MSCI's broadest index of Asia-Pacific shares outside Japan was down 0.5 per cent after stock markets in the US and Europe lost ground on Monday.

Japan's Nikkei fell 0.91 per cent, while Australia's S&P/ASX 200 closed down 0.51 per cent. Hong Kong's Hang Seng index slid 1.1 per cent, although China's CSI 300 Index bucked the sell-off trend across the region and was up 0.7 per cent.

Geopolitical risk will be the clear driver of sentiment for markets this week
Marcella Chow, global markets strategist at JP Morgan Asset Management

Geopolitical risk will be the clear driver of sentiment for markets this week,” said Marcella Chow, global markets strategist at JP Morgan Asset Management.

“The broader risk appetite among investors is going to be under pressure and, as a result, we expect to see a flight to safety in gold, US dollars and longer-term Treasuries.”

The negative tone in Asia was set to be replicated in equity markets across the world on Tuesday.

In early European trade, pan-region Euro Stoxx 50 futures were off 0.32 per cent at 4,039, German Dax futures eased 0.31 per cent to 15,033 and FTSE futures slipped 0.31 per cent at 7,448.50.

US stock futures, the S&P 500 e-minis, were down 0.07 per cent at 4,391.

The share market sell-off, driven by risk aversion, helped to push gold to an eight-month high as investors sought shelter in the traditional safe-haven asset. Spot gold was up 0.4 per cent at $1,877.72 an ounce.
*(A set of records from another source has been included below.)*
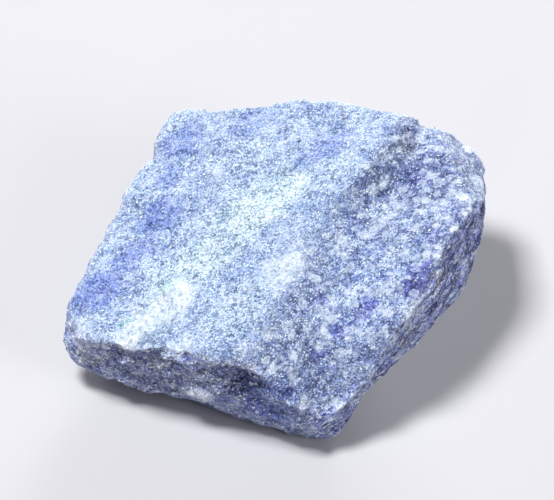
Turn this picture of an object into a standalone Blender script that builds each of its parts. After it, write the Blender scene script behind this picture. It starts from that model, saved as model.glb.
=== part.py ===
"""A rough piece of blue aventurine, as one closed stone.

The stone is two joined lobes, each the hull of its measured corners, with
hollows cut where a face is dished. It is then softened and roughened, and
set down on a small flat foot.
Corners are in millimetres: X to the right, Y away, Z up from the ground.
"""

from math import radians

import bmesh
import bpy
import numpy as np
from mathutils import Matrix, Vector, noise

MM = 0.001

# Corners of the stone, edge by edge
FRONT_RIDGE = (
    (-29.2, -15.6, 8.2),
    (-27.4, -19.8, 11.0),
    (-25.2, -20.9, 11.9),
    (-18.2, -24.0, 13.2),
    (-12.7, -24.9, 14.4),
    (-8.5, -26.1, 15.3),
    (-5.1, -27.4, 15.6),
    (-3.0, -28.7, 15.0),
    (-0.3, -29.9, 13.1),
    (2.1, -30.8, 10.2),
    (3.9, -31.3, 7.8),
    (5.7, -31.5, 5.5),
)
LEFT_RIM = (
    (-28.7, -13.2, 10.5),
    (-28.0, -10.5, 11.3),
    (-26.4, -6.3, 11.8),
    (-24.6, -2.8, 12.3),
    (-22.8, 1.1, 12.7),
    (-21.0, 4.7, 13.2),
    (-19.3, 8.3, 13.7),
    (-17.7, 11.6, 14.2),
    (-16.2, 16.9, 14.9),
    (-15.4, 18.4, 15.3),
)
BACK_RIM = (
    (-14.6, 19.9, 15.7),
    (-13.0, 20.1, 16.2),
    (-9.9, 19.9, 16.9),
    (-4.7, 19.0, 17.9),
    (0.4, 18.9, 19.1),
    (3.3, 18.7, 19.7),
    (7.3, 17.7, 20.5),
    (10.7, 15.6, 21.1),
    (14.0, 13.3, 21.9),
    (16.7, 12.9, 22.4),
    (18.0, 13.4, 21.9),
    (20.0, 13.1, 21.1),
)
CREST = (
    (14.9, 7.6, 22.3),
    (12.4, 3.4, 21.9),
    (8.4, -1.1, 21.0),
    (5.6, -4.3, 20.2),
    (3.2, -9.2, 19.2),
    (1.1, -13.0, 18.6),
    (-1.2, -20.1, 17.4),
    (-2.9, -26.4, 16.0),
)
VALLEY = (
    (21.6, 12.6, 20.1),
    (21.2, 10.6, 19.9),
    (18.0, 4.6, 19.8),
    (15.0, -0.8, 19.5),
    (10.9, -5.2, 18.9),
    (7.6, -10.8, 17.8),
    (7.1, -17.8, 15.9),
    (6.6, -23.5, 12.9),
    (6.2, -27.9, 9.6),
    (5.9, -30.8, 6.4),
)
RIGHT_RIDGE = (
    (9.4, -29.7, 7.5),
    (12.3, -26.8, 11.0),
    (15.1, -23.6, 14.9),
    (17.9, -21.8, 16.9),
    (20.0, -18.9, 18.5),
    (21.5, -15.5, 20.4),
    (24.6, -10.0, 22.2),
    (26.8, -6.0, 22.3),
    (28.6, -2.4, 21.0),
)
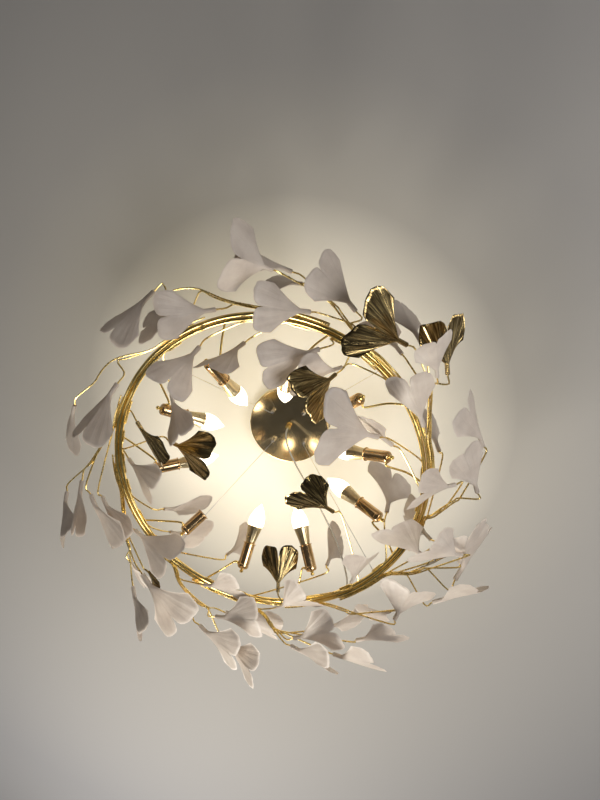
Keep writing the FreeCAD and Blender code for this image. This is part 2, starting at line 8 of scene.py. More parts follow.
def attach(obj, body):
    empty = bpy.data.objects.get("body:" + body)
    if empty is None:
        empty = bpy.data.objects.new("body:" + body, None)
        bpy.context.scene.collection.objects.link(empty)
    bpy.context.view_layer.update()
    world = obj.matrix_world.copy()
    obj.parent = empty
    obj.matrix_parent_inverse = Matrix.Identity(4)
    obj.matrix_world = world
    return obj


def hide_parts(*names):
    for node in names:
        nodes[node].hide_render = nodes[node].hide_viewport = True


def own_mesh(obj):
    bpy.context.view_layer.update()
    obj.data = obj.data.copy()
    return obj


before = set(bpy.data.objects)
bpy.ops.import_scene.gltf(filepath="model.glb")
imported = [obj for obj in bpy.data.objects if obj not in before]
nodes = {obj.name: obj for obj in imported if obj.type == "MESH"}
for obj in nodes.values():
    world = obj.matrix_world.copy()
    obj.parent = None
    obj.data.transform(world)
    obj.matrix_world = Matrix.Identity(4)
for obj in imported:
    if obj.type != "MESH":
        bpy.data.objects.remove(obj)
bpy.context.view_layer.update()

“In the near term, there will be support for gold because of the uncertainty of a potential military conflict,” said Jack Siu, Credit Suisse's chief investment officer for Greater China.

“It can be a hedge but the overall fundamentals of central banks hiking rates and a firming dollar in the next few weeks and months are negative factors for gold.”

Oil shot to the highest level in seven years in US trading on Monday on Russia-Ukraine tension but weakened slightly during the Asian session.

The US issued a warning on Monday that Russia could soon invade Ukraine. Secretary of State Antony Blinken said the US embassy would be relocated from Kyiv to Lviv, citing the “dramatic acceleration in the build-up of Russian forces".

“There are concerns about the possibility of the biggest military action in Europe since the Second World War,” said James Rosenberg, a financial adviser at EL&C Baillieu.

“So far, the market is just keeping a watchful eye and it does not appear to have had much impact. This could change dramatically if the Russians do attack Ukraine.”

The Group of Seven (G7) large economies warned of “economic and financial sanctions, which will have massive and immediate consequences on the Russian economy".

Global index provider MSCI said it was monitoring developments in Ukraine and access to the Russian equity market.

The yield on benchmark 10-year Treasury notes was at 1.9753 per cent compared with its US close of 1.996 per cent on Monday. The two-year yield, which rises with traders' expectations of higher Fed fund rates, touched 1.5589 per cent compared with a US close of 1.589 per cent.

Despite the Russia-Ukraine tension, futures markets are still pointing towards a high likelihood of the Federal Reserve raising interest rates at its March meeting.

“Global financial markets are caught in a pincer movement between geopolitics [Ukraine] and high inflation,” ANZ economists wrote in a note.

US crude dipped 0.6 per cent to $94.92 a barrel during the Asian session after notching a seven-year high. Brent crude was down 0.5 per cent at $96.02 per barrel.